Casey Lurie, "Apple Structure 1"
Jesse McLean asked this rhetorical question with a shrug. The students, with rare exceptions, have not taken on their graduate work in hopes of becoming more employable (though that is the most obvious outcome of a studio-art MFA, which allows the degree holder to teach at the college level). MFA student Eliza Myrie figures that the “money monster” will catch up to her in its own time. Students from all programs expressed a vehement commitment to their studio practices that puts further pressure on the question of how nontraditional and interdisciplinary studio-arts programs can contribute to the Chicago contemporary-art scene as a whole.

"Apple Structure" detail
Even at SAIC which, of the five discussed here, is the school with the most traditional departmental segregation, students do not treat these designations as absolutes. Jessica Taylor, officially a Printmedia MFA, included a three-dimensional installation component in her recent thesis exhibition. With her combination of two- and three-dimensional objects, Taylor capitalizes on the relationship between printmaking “multiples” and the proliferation of affordable faux luxury goods, such as laminate flooring, plastic stone tiling and artificial plants. Of this crossover, Taylor says, “Similarly to how I see printmaking democratizing art, the objects I work with are an attempt at the democratization of luxury, and I don’t feel a need to make qualitative distinctions between an object that I print and a commercially manufactured item.” This integration of sculptural and printmaking techniques doesn’t appear to follow the traditional boundaries of media specificity that the SAIC departments would seem to demarcate.
Regrettably, the disciplinary boundaries that students most often identified was not within their own schools, but between the various MFA programs themselves. Despite the existence of shared visiting-artist programs and multi-institutional listservs, the students are not familiar with their counterparts at other schools (though they seem to know one another’s faculty quite well). This leads to a kind of affable but despotic art scene with aesthetic alliances forged in graduate school that often unduly influence where an artist will show after graduation, his or her institutional and political affiliations and the critical reception of their work.
This is sometimes exacerbated by the MFA thesis exhibition, a spring ritual in which every graduating MFA student exhibits their best work, singularly or as a group. Depending on the conditions and context of this exhibition, there can be a tendency to artificially group certain artists or practices together based on institutional associations as opposed to a nuanced examination of their visual and conceptual affinities.

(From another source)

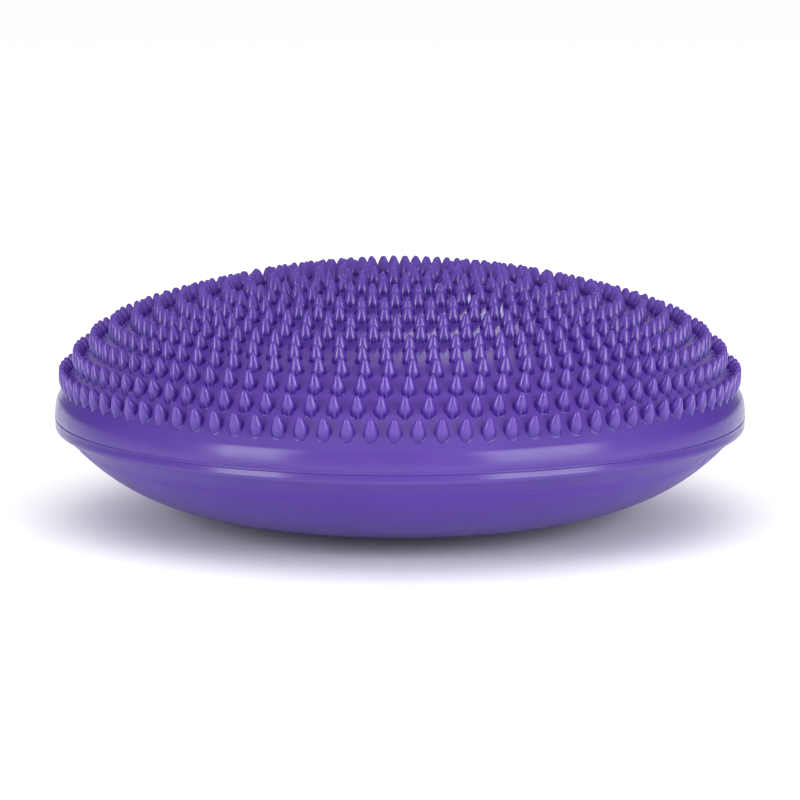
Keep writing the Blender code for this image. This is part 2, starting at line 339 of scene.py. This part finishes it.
def cloud_colour(mat, colour, mottling):
    """The colour with faint, soft-edged clouds, mottling lighter and darker."""
    tint = mat.node_tree.nodes.new("ShaderNodeValToRGB")
    dark, light = tint.color_ramp.elements
    dark.position = 0.30
    light.position = 0.72
    dark.color = (*[c * (1.0 - mottling) for c in colour], 1.0)
    light.color = (*[min(1.0, c * (1.0 + mottling)) for c in colour], 1.0)
    mat.node_tree.links.new(object_noise(mat, 22.0, 5.0), tint.inputs["Fac"])
    return tint.outputs["Color"]


def grain_normal(mat, strength):
    """A fine moulded grain."""
    relief = mat.node_tree.nodes.new("ShaderNodeBump")
    relief.inputs["Strength"].default_value = strength
    relief.inputs["Distance"].default_value = 0.0002
    mat.node_tree.links.new(object_noise(mat, 900.0, 3.0), relief.inputs["Height"])
    return relief.outputs["Normal"]


def pvc_material(name, colour, roughness, bump, specular=0.5, coat=0.25, mottling=0.06):
    """Glossy soft PVC: faint clouding in the colour, uneven gloss and a fine moulded grain."""
    mat = bpy.data.materials.new(name)
    mat.use_nodes = True
    bsdf = mat.node_tree.nodes["Principled BSDF"]
    bsdf.inputs["IOR"].default_value = 1.5
    bsdf.inputs["Specular IOR Level"].default_value = specular
    bsdf.inputs["Coat Weight"].default_value = coat
    bsdf.inputs["Coat Roughness"].default_value = 0.22
    spread = 0.035
    gloss = map_range(mat, object_noise(mat, 70.0, 6.0), (0.3, 0.7), (roughness - spread, roughness + spread))
    links = mat.node_tree.links
    links.new(cloud_colour(mat, colour, mottling), bsdf.inputs["Base Color"])
    links.new(gloss, bsdf.inputs["Roughness"])
    links.new(grain_normal(mat, bump), bsdf.inputs["Normal"])
    return mat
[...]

SAIC use of the new Sullivan Galleries in the former Carson, Pirie, Scott building as a venue for their massive MFA show gives it a very public face and the feeling of an art bazaar. Thematic sections force comparisons and alignments that aren’t always supported by the visual information. Northwestern students have the advantage of a professional space in the Block Museum, thus benefiting from everyday museum traffic. UIC MFA shows are held in Gallery 400, another centrally located place, but, unlike the SAIC crowd, the UIC grads get to exhibit in small groups of three or four, creating an intimacy that is a far cry from the art-fair design of SAIC’s show. Columbia MFAs in Book and Paper Arts and Photography, both small programs, use the school’s galleries and are caught up in Manifest, a large daylong, school-wide festival that features the work of many of its more than 14,000 students. The University of Chicago, on the other hand, allows its six-to-eight graduating students to have individual or paired MFA shows at a gallery, DOVA [Department of Visual Arts] Temporary, owned by the university, in Hyde Park, a location that offers few opportunities for general exposure and further segregates U of C from the larger art scene.

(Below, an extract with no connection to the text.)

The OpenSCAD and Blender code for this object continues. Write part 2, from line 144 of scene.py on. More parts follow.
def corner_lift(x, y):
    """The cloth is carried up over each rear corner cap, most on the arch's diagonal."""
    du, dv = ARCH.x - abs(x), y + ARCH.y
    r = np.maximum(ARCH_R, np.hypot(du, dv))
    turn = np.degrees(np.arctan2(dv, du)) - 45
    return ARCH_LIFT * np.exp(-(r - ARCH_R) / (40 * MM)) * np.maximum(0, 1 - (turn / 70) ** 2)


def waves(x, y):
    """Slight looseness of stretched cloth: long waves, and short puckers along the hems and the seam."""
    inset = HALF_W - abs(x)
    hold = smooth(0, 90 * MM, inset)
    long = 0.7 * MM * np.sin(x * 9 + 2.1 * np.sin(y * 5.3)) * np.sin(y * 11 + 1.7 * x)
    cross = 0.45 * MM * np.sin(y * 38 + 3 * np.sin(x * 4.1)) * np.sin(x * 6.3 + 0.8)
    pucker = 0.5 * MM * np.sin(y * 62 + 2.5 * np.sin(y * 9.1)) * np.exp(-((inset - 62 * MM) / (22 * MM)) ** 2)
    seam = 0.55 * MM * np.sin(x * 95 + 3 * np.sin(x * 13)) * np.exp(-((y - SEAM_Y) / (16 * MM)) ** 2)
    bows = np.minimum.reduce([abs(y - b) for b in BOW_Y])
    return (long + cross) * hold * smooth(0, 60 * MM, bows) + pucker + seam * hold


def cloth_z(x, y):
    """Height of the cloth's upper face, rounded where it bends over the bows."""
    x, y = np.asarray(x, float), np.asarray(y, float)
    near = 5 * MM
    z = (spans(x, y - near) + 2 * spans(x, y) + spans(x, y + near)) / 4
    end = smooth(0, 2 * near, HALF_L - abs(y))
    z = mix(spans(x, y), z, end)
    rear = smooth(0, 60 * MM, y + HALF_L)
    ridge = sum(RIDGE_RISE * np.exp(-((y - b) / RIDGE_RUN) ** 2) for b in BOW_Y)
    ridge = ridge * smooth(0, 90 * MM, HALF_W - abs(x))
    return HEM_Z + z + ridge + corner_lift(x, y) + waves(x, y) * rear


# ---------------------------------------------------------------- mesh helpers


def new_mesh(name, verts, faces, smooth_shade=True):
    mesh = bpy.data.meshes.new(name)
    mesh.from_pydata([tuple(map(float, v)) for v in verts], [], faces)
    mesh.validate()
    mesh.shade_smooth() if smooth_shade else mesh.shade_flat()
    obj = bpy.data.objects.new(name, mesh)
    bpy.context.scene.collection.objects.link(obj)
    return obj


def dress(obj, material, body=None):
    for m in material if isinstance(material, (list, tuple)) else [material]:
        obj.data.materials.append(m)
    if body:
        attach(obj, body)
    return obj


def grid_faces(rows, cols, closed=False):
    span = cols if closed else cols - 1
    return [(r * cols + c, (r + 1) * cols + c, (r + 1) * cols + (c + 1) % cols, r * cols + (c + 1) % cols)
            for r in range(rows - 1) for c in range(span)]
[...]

Despite the resulting, sometimes rigid, institutional associations that the students acquire in these shows, most express an overall sense of collectivity in their perception of contemporary art in Chicago. Unfortunately, that doesn’t always translate into a desire to stay in Chicago—though this preference seemed to have a slight institutional bias. Students at UIC and Columbia were more likely to see Chicago as a workable location than those at SAIC and the University of Chicago.

Jessica Taylor
But it is impossible to completely generalize the students’ perceptions of Chicago and its contemporary-art scene in this way. Familiar complaints are made about its “little sister syndrome” with New York City, its shortage of serious collectors, its insularity, latency and provincialism. And don’t forget the weather. At its best these shortcomings produce a good place “to make mistakes,” as Erik Wenzel, of U of C, offers. Although these grievances have an air of inevitability, students like Wenzel aren’t idly griping when they ask about the sustainability of the currently thriving apartment-gallery model or wonder about the logic of a dominant anti-institutional, anti-commercial genre of art-making when there are not many significant institutions or markets to be resisting. What are the aesthetics of resistance when the putative mainstream is a temporary fiction made up of an endlessly renewable slate of one-offs and cookouts? Is this a radical condition of possibility or an enervating cycle of optimism and disappointment?

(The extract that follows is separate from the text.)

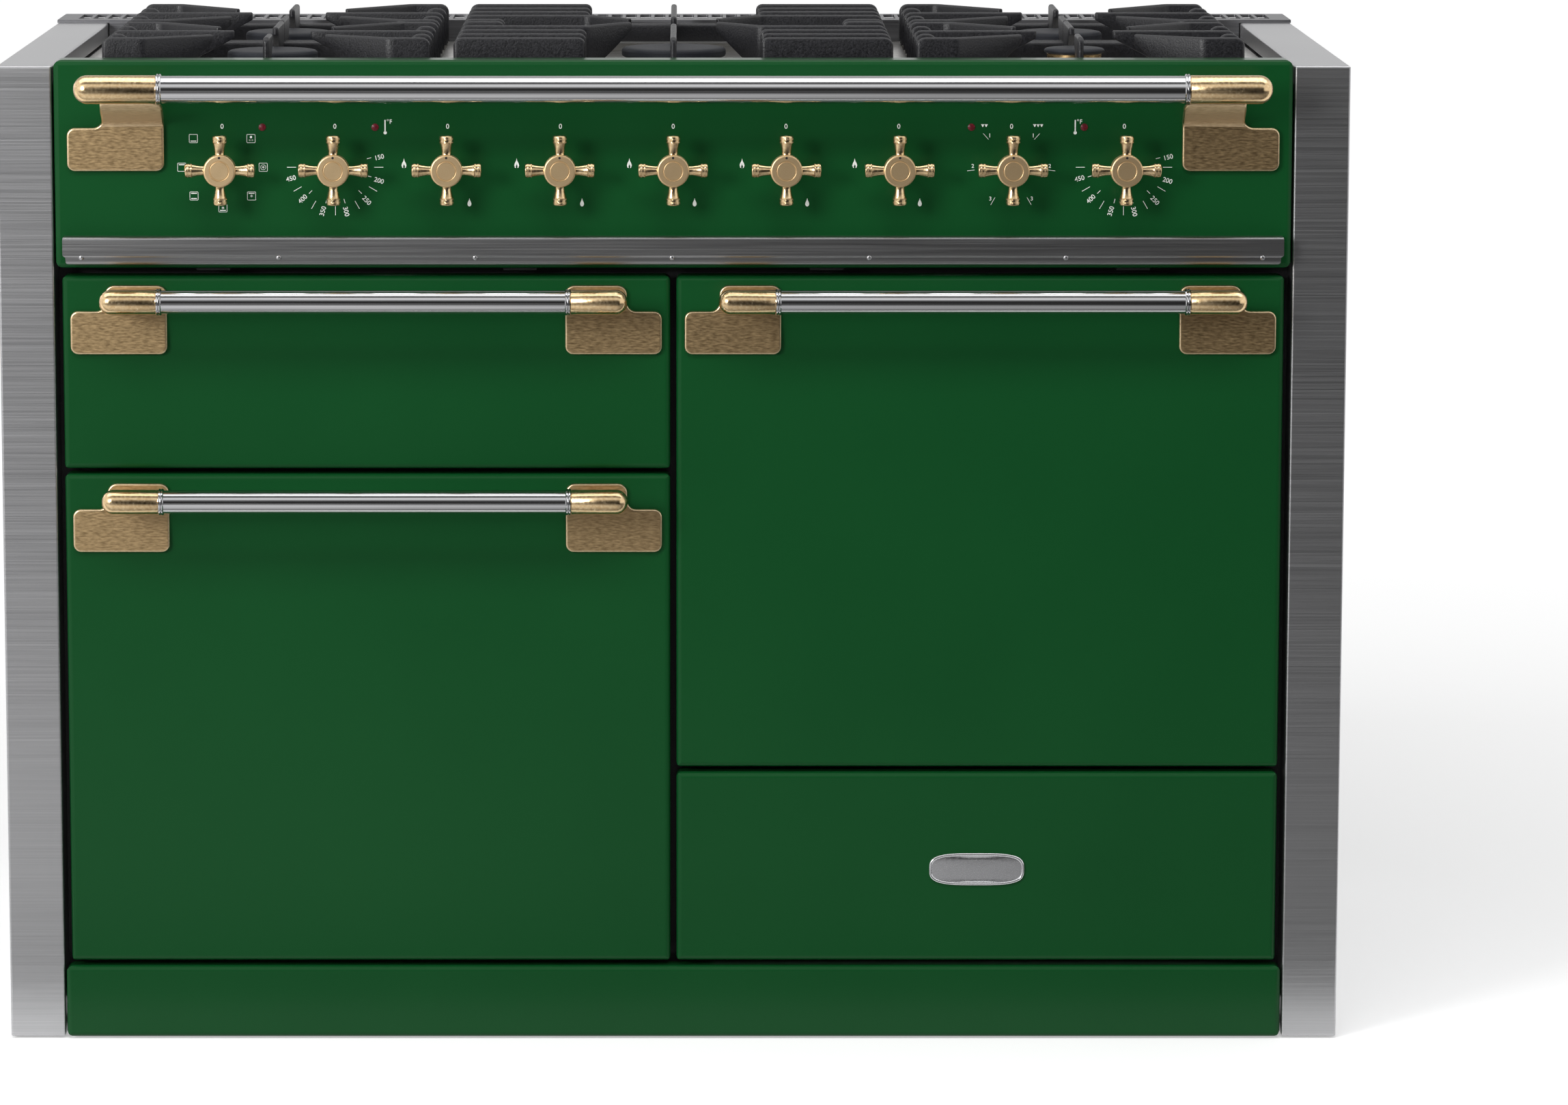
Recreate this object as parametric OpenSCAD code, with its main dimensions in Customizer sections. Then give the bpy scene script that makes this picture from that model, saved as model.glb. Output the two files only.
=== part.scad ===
// Range cooker, 1213 mm wide, with cast iron pan supports.
// Left column: glide-out broiler over an oven. Right column: an oven over a storage drawer.
// Origin: on the floor, under the middle of the whole depth. +X right, +Y to the back, +Z up.
// "Depth" below always means the distance behind the front faces of the side pillars.

/* [Overall] */
// Width over both side panels
overall_w = 1213; // [1110:1:1460]
// Depth of the body, from the pillar fronts to the back edge
body_d = 640; // [620:1:770]
// Height of the side panels
hob_h = 891; // [860:1:1070]

/* [Sheet metal] */
// Sheet thickness of the side panels, fronts and liners
sheet = 1.5; // [1:0.1:2]
// Width of each boxed side pillar
pillar_w = 50; // [40:1:60]
// Depth of each boxed side pillar
pillar_d = 60; // [50:1:80]
// Outside bend radius of the stainless sheet
bend_r = 2; // [1.6:0.1:3]
// Height of the side panels, plinth and skirts above the floor
floor_gap = 2; // [1:0.5:5]

/* [Fronts] */
// Height of the top edge of the plinth
plinth_h = 68.5; // [60:0.5:90]
// Height of the broiler front and of the drawer front
slim_h = 175; // [160:1:190]
// Gap between a pillar and a door
side_gap = 7; // [4:0.5:9]
// Gap between the left and the right column
column_gap = 5.5; // [4:0.5:9]
// Gap between a front and the next one under it
row_gap = 5; // [4:0.5:8]
// How far the fronts stand before the pillars
proud = 3; // [0:0.5:5]
// Depth of the folded edge of a front
front_d = 23; // [20:1:26]
// Radius of the enamelled edges
edge_r = 5; // [3:0.5:6]
// Depth of the inner panel of an oven door
door_liner_d = 17; // [14:1:20]
// Gap in which the door seal sits
seal_gap = 5; // [4:0.5:7]

/* [Control panel] */
// Height of the control panel
panel_h = 187; // [180:1:200]
// How far the control panel rises above the side panels
panel_rise = 5.5; // [3:0.5:8]
// Gap between the control panel and the fronts
panel_gap = 7; // [5:0.5:9]
// Height of the knob centres above the lower edge of the panel
knob_up = 91; // [80:1:110]
// Distance from the panel end to the first knob centre
knob_margin = 151; // [145:1:160]
// Height of the stainless nosing
nosing_h = 24.8; // [22:0.1:28]
// How far the nosing stands out
nosing_out = 15; // [10:0.5:20]
// Diameter of an indicator lamp
lamp_dia = 6.5; // [5:0.1:8]

/* [Knobs] */
// Diameter of the knob hub
hub_dia = 28.9; // [26:0.1:32]
// Width over two opposite arms
cross_w = 62.2; // [56:0.1:66]
// Distance from the panel to the front face of a knob
knob_out = 40; // [36:0.5:44]
// Diameter of a spindle
spindle_dia = 8; // [6:0.1:8]
// Distance that a gas knob is pushed in before it turns
tap_push = 4; // [2:0.5:4]

/* [Handles and rail] */
// Diameter of a door handle bar
bar_dia = 21; // [18:0.5:22]
// Distance from a door face to the bar centre
bar_out = 50; // [44:1:54]
// Distance from the top edge of a door down to the bar centre
bar_down = 18; // [16:0.5:20]
// Width of a handle plate
plate_w = 87; // [80:1:90]
// Height of a handle plate
plate_h = 38; // [34:0.5:40]
// Thickness of a handle plate
plate_t = 5; // [4:0.5:6]
// Width of the neck on a handle plate
neck_w = 55.6; // [50:0.2:60]
// Length of a brass end cap on a door handle
cap_l = 50.7; // [46:0.1:54]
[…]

detail of Jessica Taylor installation
The arguments in support of Chicago’s art scene and the possibility of remaining here post- graduation are equally familiar. After naming the flexibility and success of the DIY scene, the main incentive is real estate. The coastal cities just can’t compete with a 750-square-foot studio in Humboldt Park for $400 a month. Or the ease of curating a show in a brand-new gallery space and not in your best friend’s tattoo parlor. But the most hopeful aspect may be those MFAs who see contemporary art’s globalization and its accompanying forms of local and national expansion as a good reason to stay in Chicago. The new Chicago artist is all about mobility. Students reported on faculty who preach the benefits of living in an affordable city while maintaining networks outside of it. Of course remaining in Chicago is always dependent on some version of what UIC grad José Velazco called the “Golden Fleece”: a tenured job at a school you like, in a city you love.
There has been plenty written about the pros and cons of mobility as an organizing factor in contemporary art, but in Chicago it seems to address one of the most fundamental problems affecting artists at the beginning of their careers. That is, what or who is a Chicago artist? If characteristics could be identified, would anyone want to be known as one? Already contemporary artists often refuse the existing Imagist genealogy and the newer, “Midwest Gothic” nomenclature. Now that various communication technologies and global art-fairs have enabled geographically expansive careers, is there a possibility of being a Chicago artist without being a “Chicago artist,” with all the limits and baggage of the term?